State how many lines in these records contain the word "Blender", and nothing else.

• _Given data_
- - -
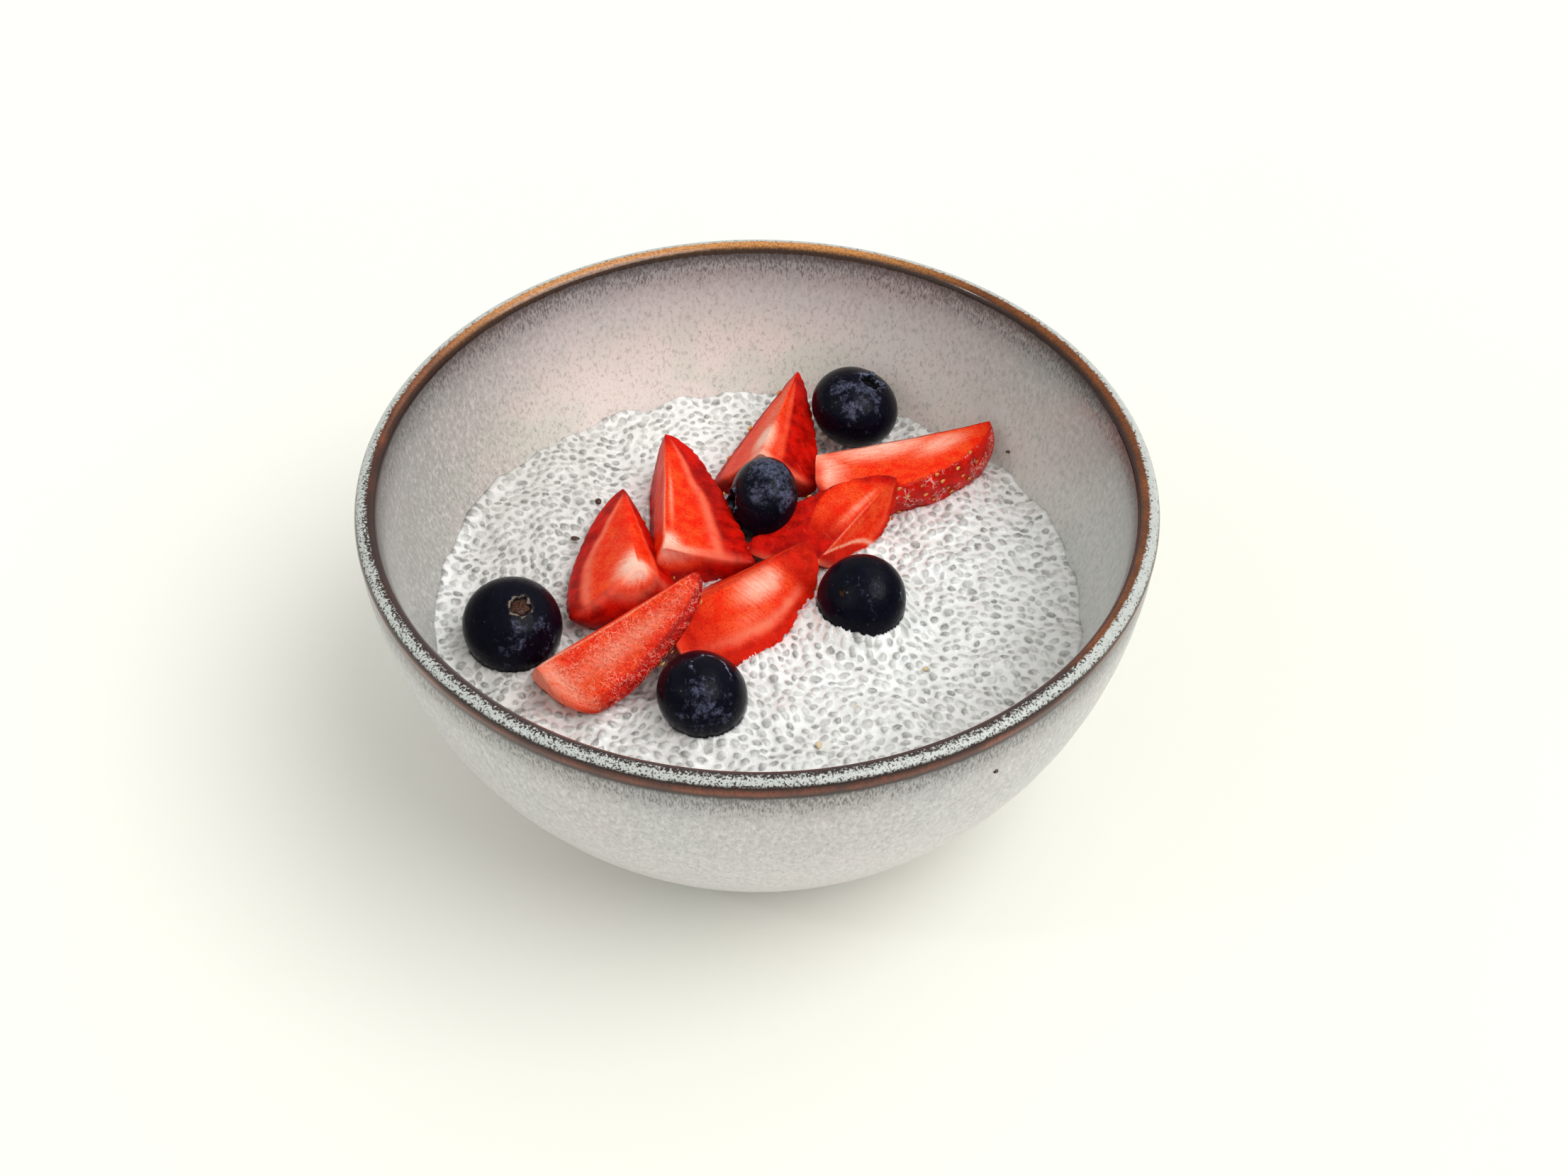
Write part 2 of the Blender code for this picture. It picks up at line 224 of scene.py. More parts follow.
# How a cut face looks, over t, 0 at the hull end and 1 at the tip, and across, 0 at the core
# and 1 at the skin. The pale ring leaves the hull end at ring and meets the core at t ring_end.
# Lean moves it outwards as t grows. Line is how clear the ring is, deep how deep the red is
# outside it, dull how dark, from the flesh's own darker red and from painted shade,
# and tip_from the t from which the tip is all red. Patches of paler flesh are t, across, spread
# along, spread across and strength. Coarse is how rough the flesh is, and lengthwise is 1 where
# its strands run along the wedge. A seam is the t of a pale line at the core and at the skin,
# with deep red on its hull side. Base is how deep the red is all over, rim how dark a line is
# along the core, painted shade in part, and foot the t to which deep red reaches from the hull
# end, painted there in part as shade.
FACE_VALUES = {
    "ring": 0.6, "ring_end": 1.2, "line": 0.5, "deep": 0.8, "dull": 0.1, "tip_from": 0.9,
    "patches": ((0.0, 0.0, 0.2, 0.2, 0.9),), "coarse": 0.25, "lengthwise": 0.0, "seam": None,
    "base": 0.0, "rim": 0.0, "lean": 0.0, "foot": 0.0,
}
Face = namedtuple("Face", FACE_VALUES, defaults=FACE_VALUES.values())
FACES = {
    1: (Face(0.66, 0.92, 0.65, 1.0, 0.1, 0.88,
             ((0.0, 0.0, 0.2, 0.29, 1.5), (0.3, 0.22, 0.2, 0.1, 0.15)), base=0.05),
        Face(0.4, 1.1, 0.2, 0.85, 0.0, 0.85, ((0.0, 0.1, 0.1, 0.3, 1.0),), base=0.1)),
    2: (Face(0.42, 9.0, 0.0, 0.75, 0.05, 0.92, ((0.4, 0.0, 0.55, 0.08, 0.5),), 0.4),
        Face(0.6, 1.2, 0.55, 0.95, 0.1, 0.9,
             ((0.03, 0.05, 0.1, 0.14, 1.2), (0.0, 0.4, 0.05, 0.4, 0.7), (0.45, 0.1, 0.3, 0.04, 0.5)))),
    3: (Face(0.75, 1.5, 0.15, 1.0, 0.25, 0.95,
             ((0.22, 0.1, 0.16, 0.18, 1.2), (0.6, 0.2, 0.5, 0.4, 0.35)), 0.45, base=0.05),
        Face(0.25, 1.15, 0.2, 0.9, 0.05, 0.85, ((0.2, 0.0, 0.2, 0.14, 0.8),), base=0.2)),
    4: (Face(1.3, 2.0, 0.0, 0.6, 0.0, 0.95,
             ((0.36, 0.12, 0.3, 0.24, 0.8), (0.04, 0.5, 0.13, 0.5, 0.8), (0.7, 0.32, 0.18, 0.26, 0.66)),
             0.35, 1.0, rim=0.9),
        Face()),
    5: (Face(0.0, 9.0, 0.0, 1.0, 0.1, 0.9,
             ((0.6, 0.13, 0.3, 0.1, 0.5), (0.65, 0.5, 0.25, 0.15, 0.15)), 0.4, lean=1.1, foot=0.8),
        Face(0.8, 1.3, 0.1, 0.6, 0.0, 0.9,
             ((0.45, 0.0, 0.5, 0.07, 0.5), (0.5, 0.22, 0.4, 0.05, 0.2)), seam=(0.12, 0.2))),
    6: (Face(0.66, 2.2, 0.75, 0.62, 0.0, 0.74,
             ((0.58, 0.24, 0.2, 0.2, 0.82), (0.36, 0.5, 0.2, 0.14, 0.3)), 0.35,
             base=0.12, rim=0.45, foot=0.44),
        Face(base=0.3)),
    7: (Face(0.7, 1.5, 0.0, 0.8, 0.1, 0.95,
             ((0.0, 0.4, 0.12, 0.6, 0.7), (0.4, 0.4, 0.5, 0.22, 0.42), (0.5, 0.0, 0.6, 0.06, 0.5)), 1.0),
        Face(base=0.3)),
}
# How each hull end looks: place and strength of its pale arc, spread and strength of its pale
# core, where the deep red starts, and strength of the pale lines to its corners
HULLS = {
    1: (0.4, 0.3, 0.22, 1.5, 0.16, 0.25),
    2: (0.2, 0.3, 0.32, 1.1, 0.32, 0.5),
    5: (0.1, 0.5, 0.1, 0.8, 0.0, 0.5),
    6: (0.66, 0.6, 0.2, 0.5, 0.75, 0.1),
    7: (0.5, 0.0, 0.9, 0.5, 0.7, 0.0),
}
USUAL_HULL = (0.4, 0.4, 0.25, 0.95, 0.5, 0.5)


def rgb(red, green, blue):
    """A colour given as it looks on a screen, 0 to 255, as the linear values that nodes take."""
    shares = [c / 255.0 for c in (red, green, blue)]
    linear = [s / 12.92 if s <= 0.04045 else ((s + 0.055) / 1.055) ** 2.4 for s in shares]
    return (*linear, 1.0)


class Look:
    """A material, with short calls that add nodes to it and return their output sockets."""

    def __init__(self, name):
        self.material = bpy.data.materials.new(name)
        self.material.use_nodes = True
        self.tree = self.material.node_tree
        self.shader = self.tree.nodes["Principled BSDF"]
        coordinates = self.tree.nodes.new("ShaderNodeTexCoord").outputs["Object"]
        self.place = self.stretched((1.0 / MM,) * 3, coordinates)

    def feed(self, socket, value):
        if isinstance(value, bpy.types.NodeSocket):
            self.tree.links.new(value, socket)
        else:
            socket.default_value = value

    def stretched(self, factors, vector=None):
        node = self.tree.nodes.new("ShaderNodeVectorMath")
        node.operation = "MULTIPLY"
        self.feed(node.inputs[0], vector or self.place)
        node.inputs[1].default_value = factors
        return node.outputs["Vector"]

    def joined(self, x, y):
        node = self.tree.nodes.new("ShaderNodeCombineXYZ")
        for socket, value in zip(node.inputs, (x, y)):
            self.feed(socket, value)
        return node.outputs["Vector"]

    def value(self, name):
        """A number that the mesh carries at each point."""
        node = self.tree.nodes.new("ShaderNodeAttribute")
        node.attribute_name = name
        return node.outputs["Fac"]

    def maths(self, way, *values):
        node = self.tree.nodes.new("ShaderNodeMath")
        node.operation = way
        for socket, value in zip(node.inputs, values):
            self.feed(socket, value)
        return node.outputs["Value"]

    def times(self, first, second):
        return self.maths("MULTIPLY", first, second)

    def plus(self, first, second):
        return self.maths("ADD", first, second)

    def scaled(self, value, factor, start):
        """The start, and a factor of the value on top."""
        return self.maths("MULTIPLY_ADD", value, factor, start)

    def off(self, value, middle):
        """How far a value is from a middle, on either side."""
        return self.maths("ABSOLUTE", self.plus(value, -middle))

    def fade(self, value, start, end, low=0.0, high=1.0):
        """Goes smoothly from low to high as the value goes from start to end."""
        node = self.tree.nodes.new("ShaderNodeMapRange")
        node.interpolation_type = "SMOOTHSTEP"
        for socket, number in zip(node.inputs, (value, start, end, low, high)):
            self.feed(socket, number)
        return node.outputs["Result"]

    def mix(self, share, first, second, way="MIX"):
        """Goes from one colour to another: each is a socket, or a colour as rgb takes it."""
        node = self.tree.nodes.new("ShaderNodeMix")
        node.data_type = "RGBA"
        node.blend_type = way
        self.feed(node.inputs["Factor"], share)
        for index, colour in ((6, first), (7, second)):
            self.feed(node.inputs[index], rgb(*colour) if isinstance(colour, tuple) else colour)
        return node.outputs[2]

    def layered(self, colour, *layers):
        """Lays more colours over a first: each layer is the share that it covers, and its colour."""
        for share, over in layers:
            colour = self.mix(share, colour, over)
        return colour

    def noise(self, size, detail=2.0, roughness=0.5, place=None, stretch=None):
        """Cloudy noise from 0 to 1 with features about as large as the size."""
        node = self.tree.nodes.new("ShaderNodeTexNoise")
        vector = place or self.place
        if stretch:
            vector = self.stretched(stretch, vector)
        self.feed(node.inputs["Vector"], vector)
        node.inputs["Scale"].default_value = 1.0 / size
        node.inputs["Detail"].default_value = detail
        node.inputs["Roughness"].default_value = roughness
        return node.outputs["Fac"]

    def cells(self, size):
        """Distance to the nearest of scattered points about a size apart."""
        node = self.tree.nodes.new("ShaderNodeTexVoronoi")
        self.feed(node.inputs["Vector"], self.place)
        node.inputs["Scale"].default_value = 1.0 / size
        return node.outputs["Distance"]

    def bump(self, height, depth, strength=1.0):
        """Relief up to a depth in millimetres."""
        node = self.tree.nodes.new("ShaderNodeBump")
        self.feed(node.inputs["Strength"], strength)
        node.inputs["Distance"].default_value = depth * MM
        self.feed(node.inputs["Height"], height)
        return node.outputs["Normal"]

    def finish(self, **inputs):
        """Feeds the shader: each name is a socket's, with _ for a space."""
        for name, value in inputs.items():
            self.feed(self.shader.inputs[name.replace("_", " ")], value)
        return self.material


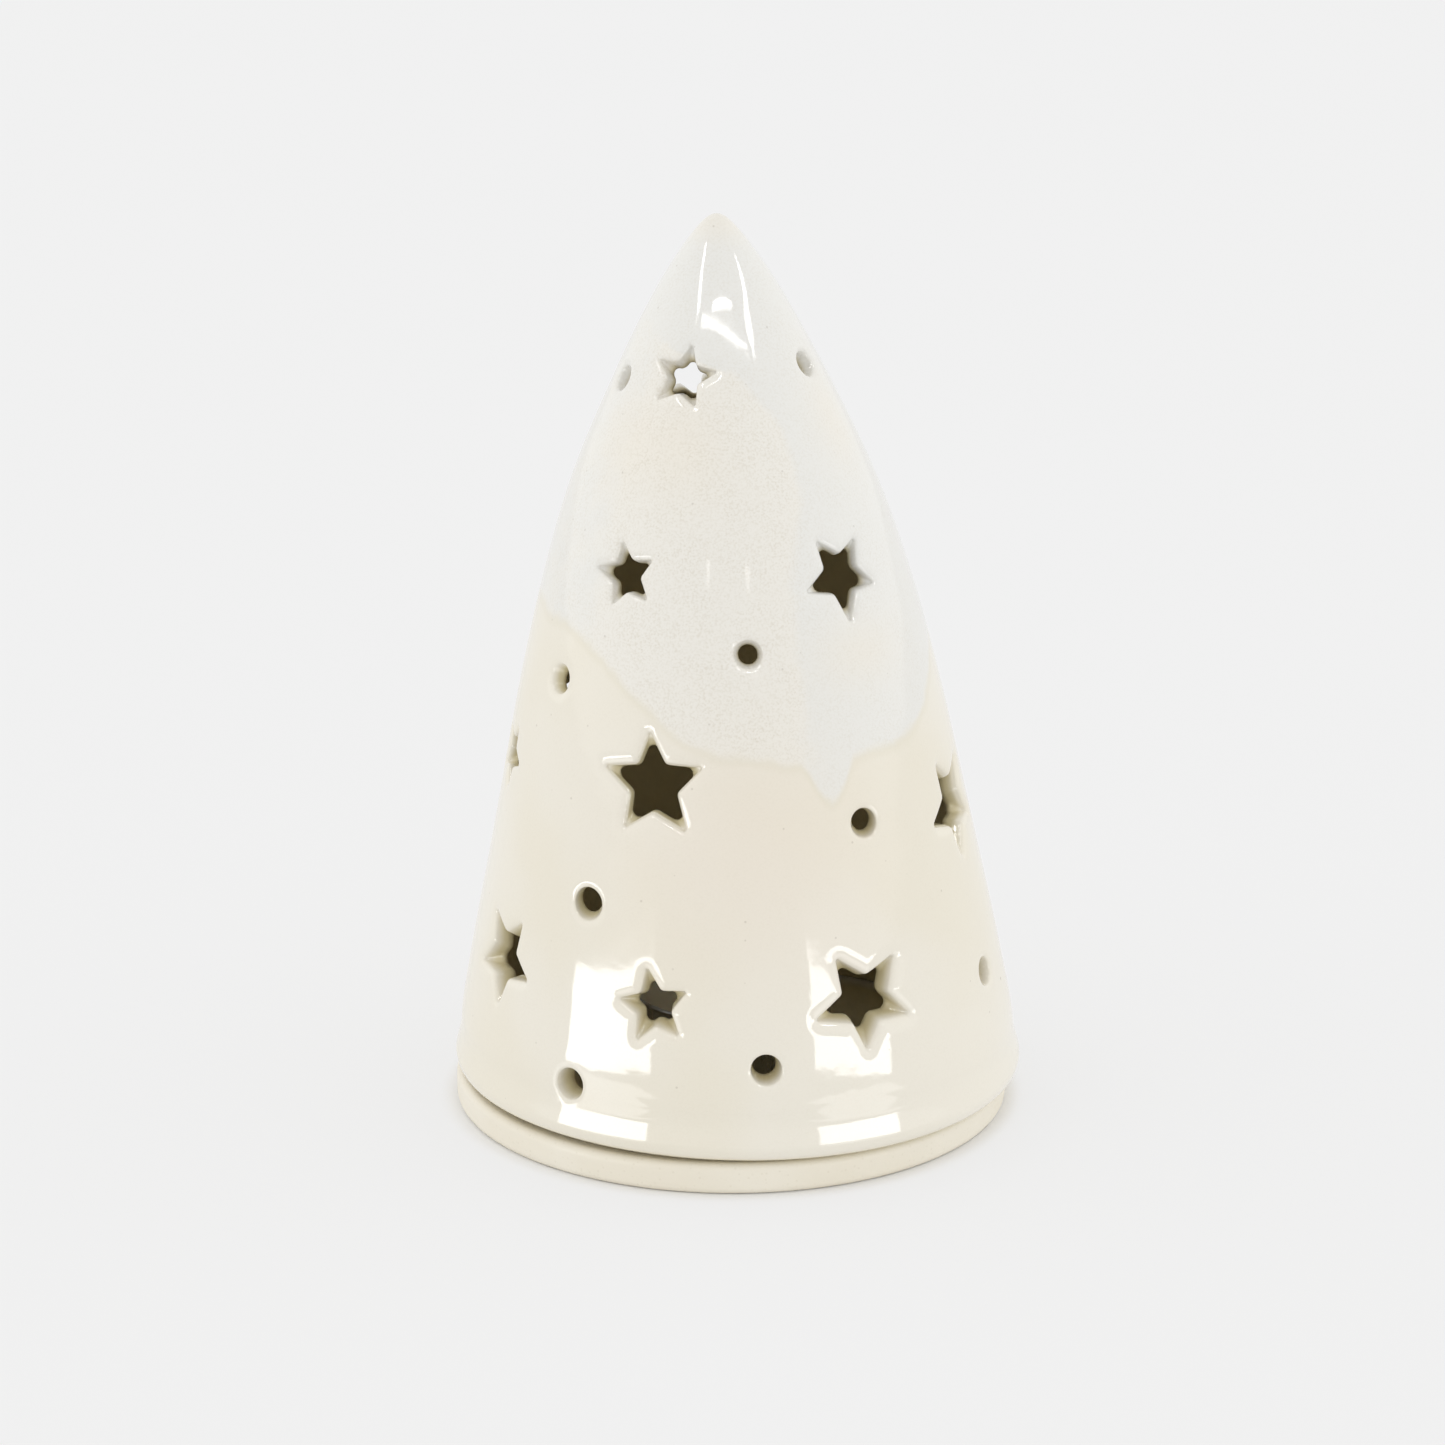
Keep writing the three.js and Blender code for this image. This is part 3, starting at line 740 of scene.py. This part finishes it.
- - -
• _Answer to this task_
2